5. Have a development conversation at month three, not month six. Tell them honestly what comes next—promotion, freelance relationship, or parting ways—before they start looking elsewhere.

Frequently asked questions

Can we legally run an unpaid internship in the UK?

If the intern works set hours in a work environment performing tasks you'd otherwise pay someone for, they legally qualify as a worker and must be paid at least National Living Wage. Unpaid internships are only defensible if they're genuinely voluntary, ad-hoc shadowing, not regular work. Most traditional agency internships don't meet this threshold, so treat them as paid roles or risk employment law claims.

How long before an intern can write pitches unsupervised?

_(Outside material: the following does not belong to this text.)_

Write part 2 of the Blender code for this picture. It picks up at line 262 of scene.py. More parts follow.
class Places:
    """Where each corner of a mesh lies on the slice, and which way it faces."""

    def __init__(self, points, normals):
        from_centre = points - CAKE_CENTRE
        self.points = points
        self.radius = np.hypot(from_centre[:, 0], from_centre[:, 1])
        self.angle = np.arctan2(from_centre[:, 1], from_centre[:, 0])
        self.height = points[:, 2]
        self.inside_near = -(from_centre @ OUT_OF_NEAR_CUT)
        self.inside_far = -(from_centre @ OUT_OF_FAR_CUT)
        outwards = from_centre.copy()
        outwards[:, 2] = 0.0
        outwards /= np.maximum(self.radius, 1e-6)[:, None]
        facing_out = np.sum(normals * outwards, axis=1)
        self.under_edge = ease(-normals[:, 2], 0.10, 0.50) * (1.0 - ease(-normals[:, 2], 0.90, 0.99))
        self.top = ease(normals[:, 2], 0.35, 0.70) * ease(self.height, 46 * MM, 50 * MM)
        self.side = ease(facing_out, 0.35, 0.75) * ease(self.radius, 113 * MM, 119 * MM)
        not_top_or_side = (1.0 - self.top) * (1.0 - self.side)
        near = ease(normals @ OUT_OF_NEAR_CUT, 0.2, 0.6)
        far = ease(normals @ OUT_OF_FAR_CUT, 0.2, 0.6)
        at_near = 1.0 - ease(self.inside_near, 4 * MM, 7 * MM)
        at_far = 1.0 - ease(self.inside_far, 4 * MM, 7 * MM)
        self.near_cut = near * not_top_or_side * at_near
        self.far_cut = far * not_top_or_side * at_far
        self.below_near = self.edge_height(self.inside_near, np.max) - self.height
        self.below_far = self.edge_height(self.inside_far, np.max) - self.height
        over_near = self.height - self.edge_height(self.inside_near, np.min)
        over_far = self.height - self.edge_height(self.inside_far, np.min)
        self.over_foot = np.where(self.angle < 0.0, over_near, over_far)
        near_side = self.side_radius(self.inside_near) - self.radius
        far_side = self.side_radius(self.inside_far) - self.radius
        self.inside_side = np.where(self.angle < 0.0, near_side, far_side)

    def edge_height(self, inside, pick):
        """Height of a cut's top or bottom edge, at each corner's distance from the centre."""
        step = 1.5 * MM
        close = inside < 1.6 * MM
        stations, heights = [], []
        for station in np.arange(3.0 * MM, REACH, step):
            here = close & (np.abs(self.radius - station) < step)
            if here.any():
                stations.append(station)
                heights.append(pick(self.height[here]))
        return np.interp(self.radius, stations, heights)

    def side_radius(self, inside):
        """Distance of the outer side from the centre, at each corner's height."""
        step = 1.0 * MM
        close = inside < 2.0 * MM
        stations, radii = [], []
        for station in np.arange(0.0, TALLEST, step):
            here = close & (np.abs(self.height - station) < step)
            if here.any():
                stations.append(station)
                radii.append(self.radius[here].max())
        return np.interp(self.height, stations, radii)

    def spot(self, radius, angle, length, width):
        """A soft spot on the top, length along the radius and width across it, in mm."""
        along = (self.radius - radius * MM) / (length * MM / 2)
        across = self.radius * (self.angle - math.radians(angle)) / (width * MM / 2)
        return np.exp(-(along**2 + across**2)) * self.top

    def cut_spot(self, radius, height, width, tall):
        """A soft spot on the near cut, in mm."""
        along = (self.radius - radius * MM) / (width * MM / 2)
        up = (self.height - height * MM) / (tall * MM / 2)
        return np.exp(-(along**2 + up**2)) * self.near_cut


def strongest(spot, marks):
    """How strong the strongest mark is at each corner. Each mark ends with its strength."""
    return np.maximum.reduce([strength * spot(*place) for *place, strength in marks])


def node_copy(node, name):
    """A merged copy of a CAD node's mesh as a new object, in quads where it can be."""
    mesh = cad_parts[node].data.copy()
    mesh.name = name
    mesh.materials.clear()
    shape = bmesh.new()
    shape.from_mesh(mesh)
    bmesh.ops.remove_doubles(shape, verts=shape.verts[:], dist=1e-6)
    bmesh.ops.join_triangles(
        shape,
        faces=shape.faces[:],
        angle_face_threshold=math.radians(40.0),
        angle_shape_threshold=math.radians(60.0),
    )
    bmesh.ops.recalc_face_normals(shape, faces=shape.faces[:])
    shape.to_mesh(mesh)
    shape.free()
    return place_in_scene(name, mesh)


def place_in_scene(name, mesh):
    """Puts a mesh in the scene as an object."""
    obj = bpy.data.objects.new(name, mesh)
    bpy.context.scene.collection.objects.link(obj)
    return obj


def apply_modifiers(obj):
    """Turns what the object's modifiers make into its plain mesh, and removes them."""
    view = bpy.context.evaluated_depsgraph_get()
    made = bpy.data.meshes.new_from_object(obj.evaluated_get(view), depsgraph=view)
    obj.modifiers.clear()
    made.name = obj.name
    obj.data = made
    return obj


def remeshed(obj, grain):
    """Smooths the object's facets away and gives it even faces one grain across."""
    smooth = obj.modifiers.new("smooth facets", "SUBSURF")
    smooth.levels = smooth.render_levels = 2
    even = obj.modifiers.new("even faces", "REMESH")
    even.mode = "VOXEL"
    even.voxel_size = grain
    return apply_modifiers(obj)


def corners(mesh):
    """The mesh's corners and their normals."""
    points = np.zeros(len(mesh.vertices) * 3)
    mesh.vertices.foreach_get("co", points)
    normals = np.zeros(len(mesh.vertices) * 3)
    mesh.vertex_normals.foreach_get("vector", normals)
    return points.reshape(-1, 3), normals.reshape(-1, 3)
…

A strong intern can draft pitches requiring light editing by week 8-10, and fully independent pitches by week 12-16. This assumes structured training, daily feedback in weeks 1-4, and clear examples of your pitch style. Fast-tracked candidates with writing background may compress this to 6-8 weeks, but that's unusual.

What happens if we hire someone and they're clearly not suitable?

Address it by week four, not week eight. Have an honest conversation about fit—some people aren't ready for client-facing work, and that's fine. Offer to end the internship on good terms or move them to admin-only tasks. Keeping a misfit hire for the full term damages team morale and wastes their time.

Should interns be expected to attend gigs and events?

Not unpaid. If you want them at evening events or weekend gigs, either schedule time off in lieu during the week or pay them a small fee per event. Unpaid evening work—especially regular unpaid work—signals poor treatment and burns out even enthusiastic interns quickly.

How do we keep strong interns from leaving once they're trained?

Be proactive at month three with a clear advancement conversation, concrete promotion timeline, and realistic salary for the next role. Most trained interns leave because they don't see a path forward, not because they've been recruited away. Fair compensation, visible progression, and honest timelines are your strongest retention tools.